We awoke this morning at the little town of Puerto Escondido, all of us ready in mind and heart to travel the distance across the peninsula of Baja California Sur to Magdalena Bay on the Pacific side. Our prize for the two-and-a-half hour van ride would be whales, gray whales. If Baja is a synonym for anything, it is whales, and the whale of greatest fame is the gray. Each year the entire population of breeding gray whales migrates down the coast of the western United States to reach the calm peaceful waters of the lagoons of Baja California Sur to give birth to their young. The whales that are not going to be giving birth come here to mate. It is the longest migration of any mammal on the planet, and like the great migration of wildebeest in Tanzania, one of the true wildlife spectacles everyone should see at least once in their life.
When we arrived at the dock where we would board our pangas (the dories the Mexican fishermen use to ply their trade) everyone made a dash to collect lifejackets and be assigned to the panga they would watch whales in. Soon we were motoring through the waters of Mag Bay, everyone searching for the telltale sign of whales, spouts. No matter how much we strained our eyes, they could not replace the experienced lookout of our panga drivers. In my panga, our captain, Miguel, called out “whale,” and all raised to their feet hoping for their first glimpse of the gray whale. “Mama and baby” said Miguel and a sigh came over the crowd. On our way to the mother-calf pair we spotted another whale by herself, (I say herself because I am making the assumption that it is a female that has yet to deliver her child), and as we watched she raised her fluke, which made all of us shout for joy. I had just finished explaining that although gray whales do show their flukes on a dive, that often in the breeding lagoons the water is shallow and they do not need to arch their body in such a way that that their tails come above the surface. I explained that it happens, but not to expect it from most of the whales we would be seeing. I was so happy to eat my words, and since it is not as common in the lagoons, we decided to follow her in the hopes she would show her tail again. She did not disappoint us and she continued to fluke as it is called as she swam to the northern end of the lagoon. We did not stay long with her, only enough that each of us had gotten an image of the event.
We caught up with our cow-calf pair and were joined by another panga from our group. Each of our little boats seemed enough of an oddity to the young whale that we all got very close encounters with the pair of cetaceans. Our hope was that the calf would be curious enough to give us the opportunity to reach out and touch the newborn calf, but it was not the time for it to happen. The calf was but a few days old, and those whales that seek out the company of humans tend to be a little older. It did not matter; we were there, alongside a mother gray whale and her newborn calf. There were ooohs and ahhhs were heard over time as the calf showed its tiny body at the surface, gasps of disbelief were heard when the mother burst to the surface with an explosion of breath. We went from one pair of whales to another, until it was time for us to return to port for our appointed lunch.

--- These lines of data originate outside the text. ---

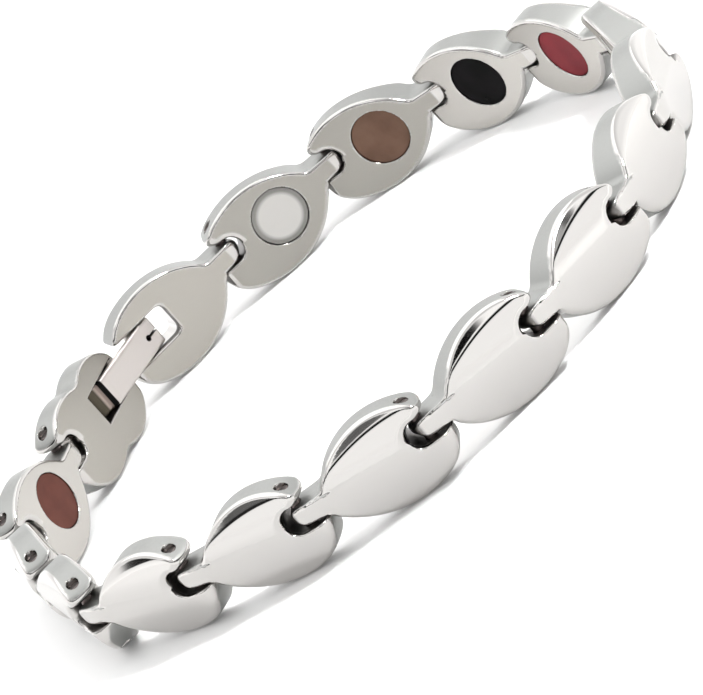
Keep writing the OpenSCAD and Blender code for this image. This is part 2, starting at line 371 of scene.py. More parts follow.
def notch(x, z, fork_x):
    """Outline of a notch: close under the tongue, and opening upward at its mouth."""
    flare = FLARE * np.clip(x - fork_x, 0.0, FLARE_LEN) ** FLARE_POWER * (z > NOTCH_MID)
    return np.hypot(np.minimum(x - fork_x + NOTCH_DEPTH, 0.0), z - NOTCH_MID) - NOTCH_HALF - flare


def lobes(x, y, z, fork_x):
    """Ends of the two lobes of a fork, the upper one shorter and rounded."""
    reach = LOBE_R - LOBE_SHORTER * fade(z, 2.0)
    end = np.hypot(np.maximum(x - fork_x, 0.0), y) - reach
    slot = -notch(x, z, fork_x)
    return np.where(z > NOTCH_MID, smax(end, slot, LOBE_TOP_ROUND), smax(end, slot, LOBE_LOW_ROUND))


def crease_height(x, z, x0, x1, rise):
    """Distance above the crease line, seen from outside."""
    fall = math.atan2(rise, x1 - x0)
    return z * math.cos(fall) + (x - x1) * math.sin(fall)


def outer_face(x, y, z, mid, crease):
    """Two large rounds that meet in a crease, and the crescent bevel over them.
    Near the tongue the upper round dips, so that the tongue's flank shows."""
    dip = DIP_DEPTH * fade(DIP_X - x, DIP_LEN)
    up_y = CREASE_Y - CROWN_R * math.cos(CROWN_LEAN)
    upper = np.hypot(crease + CROWN_R * math.sin(CROWN_LEAN), y + up_y - dip) - CROWN_R
    low_y = CREASE_Y - LOWER_R * math.cos(LOWER_LEAN)
    lower = np.hypot(crease - LOWER_R * math.sin(LOWER_LEAN), y + low_y) - LOWER_R
    root = smin(upper, crease, CREASE_ROUND)
    face = smax(lower, np.where(x < DIP_X, root, upper), CREASE_ROUND)
    rise = (z - LEAF_H / 2 + LEAF_DROP) * math.sin(BEVEL_LEAN)
    normal = rise - (y + WALL_Y) * math.cos(BEVEL_LEAN)
    bevel = np.hypot(x - mid, normal + BEVEL_R) - BEVEL_R
    return smax(face, np.minimum(bevel, crease), BEVEL_ROUND)


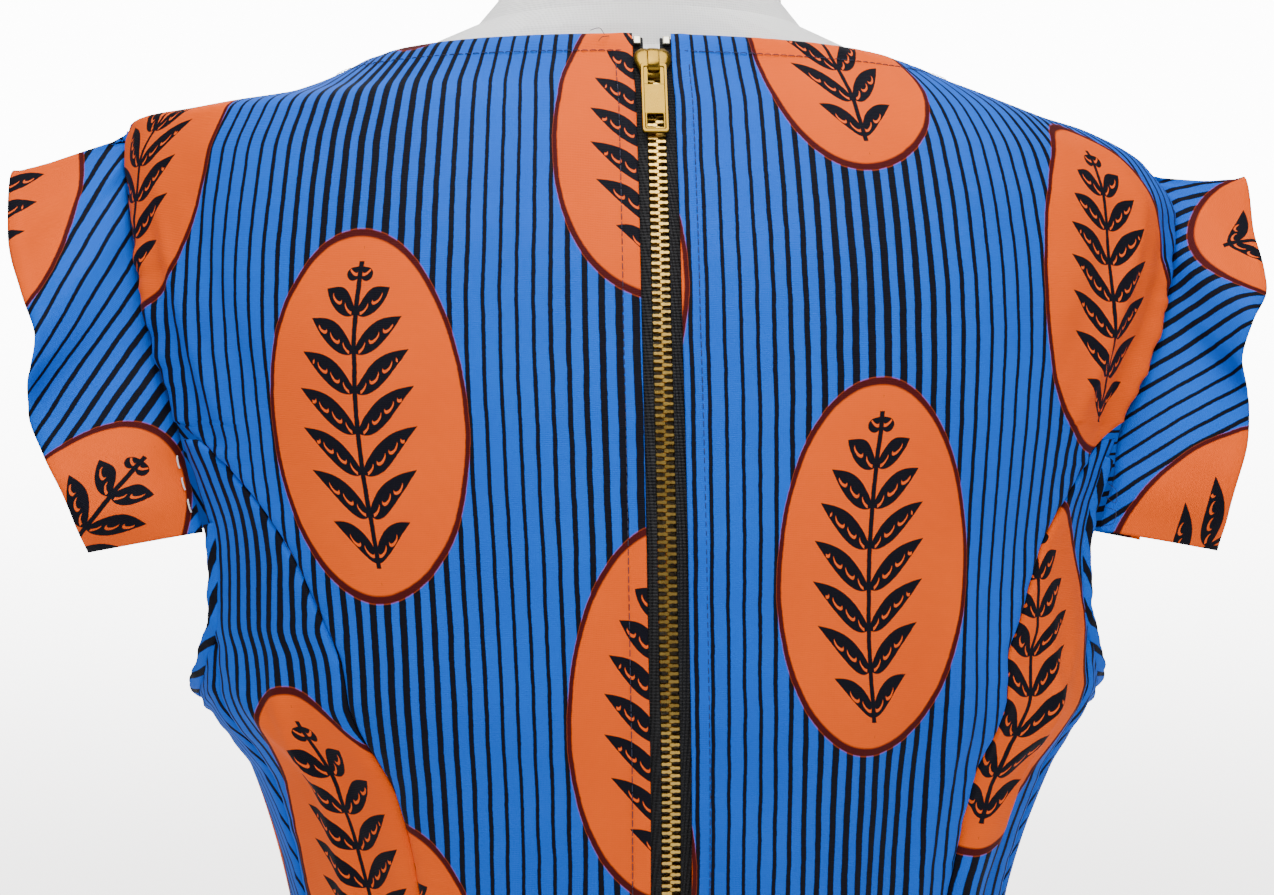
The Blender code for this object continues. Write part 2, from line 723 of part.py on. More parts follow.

At lunch it was announced that we would have another opportunity to go whale watching again after our meal. Applause was given all around.
In the afternoon the wind had increased and the still waters we had during our morning were no longer with us. On this afternoon, the whales showed us how lucky we were in the morning. It was still incredible to be able to watch these magnificent animals cruising the waters of Mag Bay, but the close approaches were not to be had. It is amazing how different one whale watch can be from the next, even in the course of just a few hours. But where one highlight is gone, another replaces it, and the light from the sinking sun lit up the dunes that lined the bay. The long shadows on the golden sand was spectacular, one of the guests commented that he would have come just for the view of the dunes in the late afternoon light. Herons and egrets lined the shore, pelicans dove for the day’s last meal of sardines, and western grebes disappeared beneath the water as if they were never there to begin with.
We watched for a while, and then it was time to return to National Geographic Sea Bird once again. The ride back to our ship was a quiet one, some of thinking about the experience we had during the day, others too tired to stay awake dozed as we drove. We returned to a Mexican feast back on the Sea Bird, and our day with the “whales of the desert” ended as we retired to our bunks, ready to see what the next day would have in store.